◆ **Requirement**
Every line of the material below should be repeated exactly.

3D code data
::::::
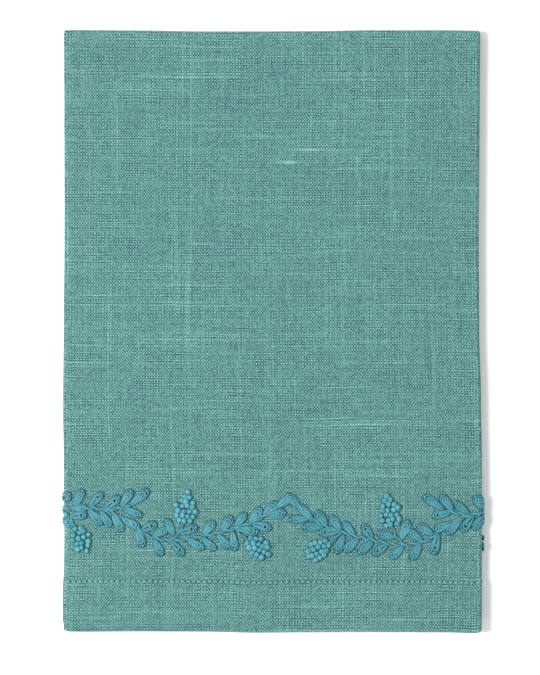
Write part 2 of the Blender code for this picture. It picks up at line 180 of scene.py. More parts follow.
# The hem's row of stitches
STITCH_LINE = 0.0212
STITCH_START = -0.0875
STITCH_PITCH = 0.0023
STITCH_LENGTH = 0.0013
STITCH_RADIUS = 0.00026
STITCH_STEPS = 7
STITCH_STRAY = 0.00006
STITCH_DRIFT = 0.00005
STITCH_SLANT = 0.00004
STITCH_ARCH = 0.00022
STITCH_BOW = 1.4
STITCH_SUNK = 0.00012
STITCH_SIDES = 5
FLUSH_DROP = 0.00024
FLUSH_RADIUS_SHARE = 0.55
# The needle holes' size, and how strongly painted shade darkens them
HOLE_WIDTH = 0.00042
HOLE_LENGTH = 0.00027
HOLE_SHADE_GAIN = 2.4
HOLE_SHADE_LEVEL = 0.05

# Half of the garland, as the solids have it. g is the distance from its middle, below zero
VINE_MIDDLE = 0.0063
RIGHT_HALF_SHARE = 0.985
RIGHT_HALF_DROP = 0.0016
RIGHT_DROP_REACH = 0.012
STEM_STEP = 0.0004
Stem = namedtuple("Stem", "name points")
STEMS = (
    Stem("main", (
        (-0.1000, -0.0752), (-0.0940, -0.0750), (-0.0830, -0.0748), (-0.0780, -0.0758),
        (-0.0730, -0.0776), (-0.0650, -0.0826), (-0.0600, -0.0864), (-0.0540, -0.0881),
        (-0.0470, -0.0886), (-0.0370, -0.0870), (-0.0260, -0.0842), (-0.0190, -0.0820),
        (-0.0130, -0.0793), (-0.0083, -0.0767), (-0.0045, -0.0738), (0.0008, -0.0712),
    )),
    Stem("sprig", ((-0.0770, -0.0762), (-0.0730, -0.0752), (-0.0690, -0.0747), (-0.0665, -0.0742))),
    Stem("outer stalk", ((-0.0950, -0.0755), (-0.0925, -0.0785), (-0.0898, -0.0825))),
    Stem("upright stalk", ((-0.0500, -0.0886), (-0.0462, -0.0855), (-0.0442, -0.0805))),
    Stem("inner stalk", ((-0.0225, -0.0832), (-0.0200, -0.0858), (-0.0165, -0.0885))),
)
LeafRun = namedtuple("LeafRun", "stem count first last first_angle last_angle length")
LEAF_RUNS = (
    LeafRun("main", 3, -0.0902, -0.0778, 62, 52, 0.0078),
    LeafRun("main", 1, -0.0706, -0.0706, -2, -2, 0.0080),
    LeafRun("main", 2, -0.0625, -0.0578, 70, 48, 0.0074),
    LeafRun("main", 1, -0.0362, -0.0362, 45, 45, 0.0076),
    LeafRun("main", 4, -0.0286, -0.0108, 42, 25, 0.0078),
    LeafRun("main", 1, -0.0058, -0.0058, 3, 3, 0.0080),
    LeafRun("main", 1, -0.0920, -0.0920, -4, -4, 0.0068),
    LeafRun("main", 3, -0.0846, -0.0744, -52, -33, 0.0082),
    LeafRun("main", 1, -0.0642, -0.0642, -39, -39, 0.0084),
    LeafRun("main", 2, -0.0568, -0.0496, -48, -46, 0.0078),
    LeafRun("main", 3, -0.0430, -0.0304, -44, -61, 0.0076),
    LeafRun("main", 1, -0.0239, -0.0239, -90, -90, 0.0084),
    LeafRun("main", 3, -0.0222, -0.0096, -22, -31, 0.0084),
    LeafRun("sprig", 1, -0.0708, -0.0708, 46, 46, 0.0084),
    LeafRun("sprig", 1, -0.0672, -0.0672, 26, 26, 0.0100),
    LeafRun("sprig", 1, -0.0700, -0.0700, -21, -21, 0.0084),
    LeafRun("outer stalk", 1, -0.0925, -0.0925, 61, 61, 0.0068),
    LeafRun("upright stalk", 1, -0.0480, -0.0480, 76, 76, 0.0080),
    LeafRun("upright stalk", 1, -0.0464, -0.0464, -38, -38, 0.0080),
)
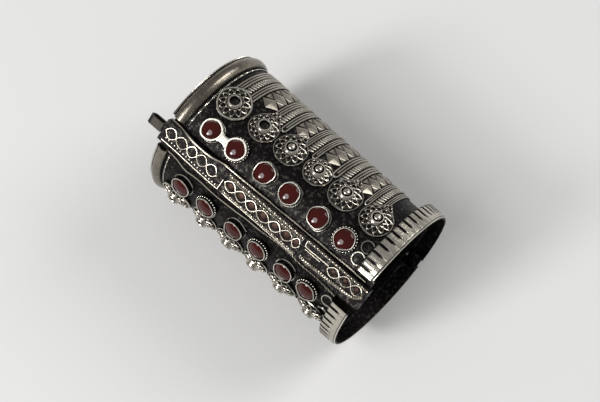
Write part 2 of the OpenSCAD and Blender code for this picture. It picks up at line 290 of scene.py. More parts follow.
::::::
◆ **Reply**
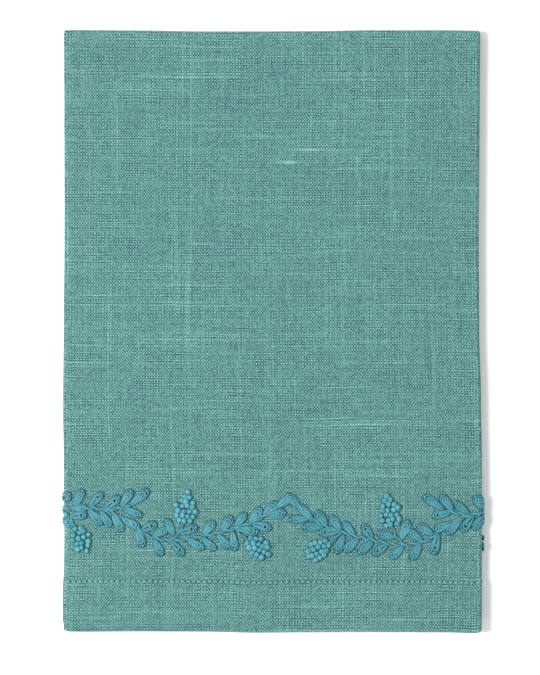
Write part 2 of the Blender code for this picture. It picks up at line 180 of scene.py. More parts follow.
# The hem's row of stitches
STITCH_LINE = 0.0212
STITCH_START = -0.0875
STITCH_PITCH = 0.0023
STITCH_LENGTH = 0.0013
STITCH_RADIUS = 0.00026
STITCH_STEPS = 7
STITCH_STRAY = 0.00006
STITCH_DRIFT = 0.00005
STITCH_SLANT = 0.00004
STITCH_ARCH = 0.00022
STITCH_BOW = 1.4
STITCH_SUNK = 0.00012
STITCH_SIDES = 5
FLUSH_DROP = 0.00024
FLUSH_RADIUS_SHARE = 0.55
# The needle holes' size, and how strongly painted shade darkens them
HOLE_WIDTH = 0.00042
HOLE_LENGTH = 0.00027
HOLE_SHADE_GAIN = 2.4
HOLE_SHADE_LEVEL = 0.05

# Half of the garland, as the solids have it. g is the distance from its middle, below zero
VINE_MIDDLE = 0.0063
RIGHT_HALF_SHARE = 0.985
RIGHT_HALF_DROP = 0.0016
RIGHT_DROP_REACH = 0.012
STEM_STEP = 0.0004
Stem = namedtuple("Stem", "name points")
STEMS = (
    Stem("main", (
        (-0.1000, -0.0752), (-0.0940, -0.0750), (-0.0830, -0.0748), (-0.0780, -0.0758),
        (-0.0730, -0.0776), (-0.0650, -0.0826), (-0.0600, -0.0864), (-0.0540, -0.0881),
        (-0.0470, -0.0886), (-0.0370, -0.0870), (-0.0260, -0.0842), (-0.0190, -0.0820),
        (-0.0130, -0.0793), (-0.0083, -0.0767), (-0.0045, -0.0738), (0.0008, -0.0712),
    )),
    Stem("sprig", ((-0.0770, -0.0762), (-0.0730, -0.0752), (-0.0690, -0.0747), (-0.0665, -0.0742))),
    Stem("outer stalk", ((-0.0950, -0.0755), (-0.0925, -0.0785), (-0.0898, -0.0825))),
    Stem("upright stalk", ((-0.0500, -0.0886), (-0.0462, -0.0855), (-0.0442, -0.0805))),
    Stem("inner stalk", ((-0.0225, -0.0832), (-0.0200, -0.0858), (-0.0165, -0.0885))),
)
LeafRun = namedtuple("LeafRun", "stem count first last first_angle last_angle length")
LEAF_RUNS = (
    LeafRun("main", 3, -0.0902, -0.0778, 62, 52, 0.0078),
    LeafRun("main", 1, -0.0706, -0.0706, -2, -2, 0.0080),
    LeafRun("main", 2, -0.0625, -0.0578, 70, 48, 0.0074),
    LeafRun("main", 1, -0.0362, -0.0362, 45, 45, 0.0076),
    LeafRun("main", 4, -0.0286, -0.0108, 42, 25, 0.0078),
    LeafRun("main", 1, -0.0058, -0.0058, 3, 3, 0.0080),
    LeafRun("main", 1, -0.0920, -0.0920, -4, -4, 0.0068),
    LeafRun("main", 3, -0.0846, -0.0744, -52, -33, 0.0082),
    LeafRun("main", 1, -0.0642, -0.0642, -39, -39, 0.0084),
    LeafRun("main", 2, -0.0568, -0.0496, -48, -46, 0.0078),
    LeafRun("main", 3, -0.0430, -0.0304, -44, -61, 0.0076),
    LeafRun("main", 1, -0.0239, -0.0239, -90, -90, 0.0084),
    LeafRun("main", 3, -0.0222, -0.0096, -22, -31, 0.0084),
    LeafRun("sprig", 1, -0.0708, -0.0708, 46, 46, 0.0084),
    LeafRun("sprig", 1, -0.0672, -0.0672, 26, 26, 0.0100),
    LeafRun("sprig", 1, -0.0700, -0.0700, -21, -21, 0.0084),
    LeafRun("outer stalk", 1, -0.0925, -0.0925, 61, 61, 0.0068),
    LeafRun("upright stalk", 1, -0.0480, -0.0480, 76, 76, 0.0080),
    LeafRun("upright stalk", 1, -0.0464, -0.0464, -38, -38, 0.0080),
)
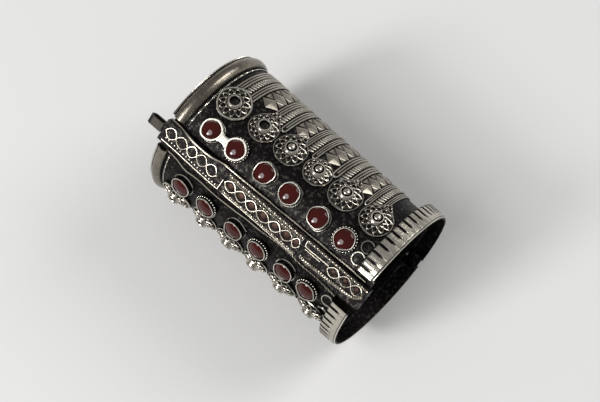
Write part 2 of the OpenSCAD and Blender code for this picture. It picks up at line 290 of scene.py. More parts follow.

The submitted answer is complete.